San Jose attacked in wave after wave, continually finding open spaces to exploit, took absolute command of midfield, and penned LA inside its half, often inside its defensive third. The Quakes didn't find the net until the 61st minute, when Vako fired through traffic at the top of the box and inside the left post, then went ahead when the Georgian creator set up Danny Hoesen three minutes later.

Jackson Yueill's volley, after Bingham parried Vako's 1-v-1 attempt, ended whatever suspense remained in the 85th minute.

It was over long before.

“We deserved to lose,” Galaxy head coach Guillermo Barros Schelotto said. “We couldn't stop them. ... After the first 20 minutes, the game was lost.”

San Jose scored two late goals to beat the Galaxy, 3-0, nearly two weeks earlier at Stanford Stadium, a game that was much closer, as Schelotto noted afterward and again this week, when he called that one “very even ... no difference between in all the game” and said the Week 19 showdown at Dignity Health Sports Park was a “revenge” game.

The Quakes heard him, not that it mattered a whole lot to them.

“We knew about the comment, but we really didn't pay attention to it,” said Espinoza (photo below), the best player on the field. “We just focused on our work, focused on what we have to do.”

Chris Wondolowski admitted it got a little under the Quakes' skin.

“Bother? No,” he said. “Irk? Maybe. It's 3-0 [at Stanford], exactly. We'll take the stats in this one.”

Galaxy admit: San Jose Earthquakes could not be stopped in 3-1 Clasico win -

San Jose won just four games last year, hasn't posted a winning record since 2014, and has done little since winning 19 games and the Supporters' Shield seven years ago to remind fans of the glory days before the 2006 move to Houston: the 2001 and 2003 MLS Cup titles and 2005 Shield triumph.

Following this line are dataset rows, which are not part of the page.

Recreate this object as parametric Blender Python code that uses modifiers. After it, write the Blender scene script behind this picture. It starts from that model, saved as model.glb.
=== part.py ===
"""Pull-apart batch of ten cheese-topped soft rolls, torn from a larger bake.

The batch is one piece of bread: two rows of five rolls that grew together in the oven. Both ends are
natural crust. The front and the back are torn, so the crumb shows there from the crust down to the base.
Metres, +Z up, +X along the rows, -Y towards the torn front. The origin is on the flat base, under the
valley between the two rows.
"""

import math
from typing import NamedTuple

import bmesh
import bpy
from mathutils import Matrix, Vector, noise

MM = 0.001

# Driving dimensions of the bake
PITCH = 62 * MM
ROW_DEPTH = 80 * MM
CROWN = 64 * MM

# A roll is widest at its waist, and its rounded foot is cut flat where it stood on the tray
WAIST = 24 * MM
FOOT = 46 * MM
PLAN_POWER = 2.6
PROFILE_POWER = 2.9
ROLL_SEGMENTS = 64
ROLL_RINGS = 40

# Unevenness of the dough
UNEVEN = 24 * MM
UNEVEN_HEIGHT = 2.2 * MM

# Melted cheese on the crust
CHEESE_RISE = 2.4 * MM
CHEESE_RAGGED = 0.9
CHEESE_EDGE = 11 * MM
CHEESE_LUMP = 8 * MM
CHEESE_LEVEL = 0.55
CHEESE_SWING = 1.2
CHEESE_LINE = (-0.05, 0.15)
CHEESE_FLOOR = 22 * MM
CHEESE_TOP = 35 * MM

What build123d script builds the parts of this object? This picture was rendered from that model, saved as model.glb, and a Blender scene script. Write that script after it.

The Quakes now are playing at a similar level. Matias Almeyda has transformed the team through a philosophy emphasizing collective play, hard work, pristine fitness, and an unerring belief in what they do. They've gone 6W-1L-2D since a May 11 loss at New England, 9W-3L-4D (while outscoring foes, 31-17) since an 0W-4L-0D start, and might just be scratching the surface of what they can be.

“We started the season really bad, knowing that they had suffered a year of losses and tough moments, and little by little we have been putting together a group,” said Almeyda, an Argentine standout in Europe and in two World Cups who took charge following last season's debacle. “And within that group they have interpreted a soccer identity, and we're getting there. We're in the fight, but we are happy because the players, our leaders, and our community are a lot happier than last year.”

Wondolowski says everyone is having a blast.

“I've been lucky to be part of 2012, even 2005, and this team ranks right up there with them,” he said. “I love the way that we play, I love the philosophy and just how [Almeyda] goes about both on the field and off the field. It's bringing a joy to the game. You see it each guy's eyes and face. It's hard work, it's very tough, but it's fun at the same time.”

MLS's all-time goals leader says the Earthquakes are “starting to hit our stride.” They don't want to get ahead of themselves.

“We need to stay humble, because we know what happened last season,” Eriksson said. “We know that we produce well at the moment, but if we start to [be cocky] about our way of playing, I think we can go straight down. We need to stay humble, we need to stay united as a team, and if we do that, we will continue to take victories. But we are nothing without that.”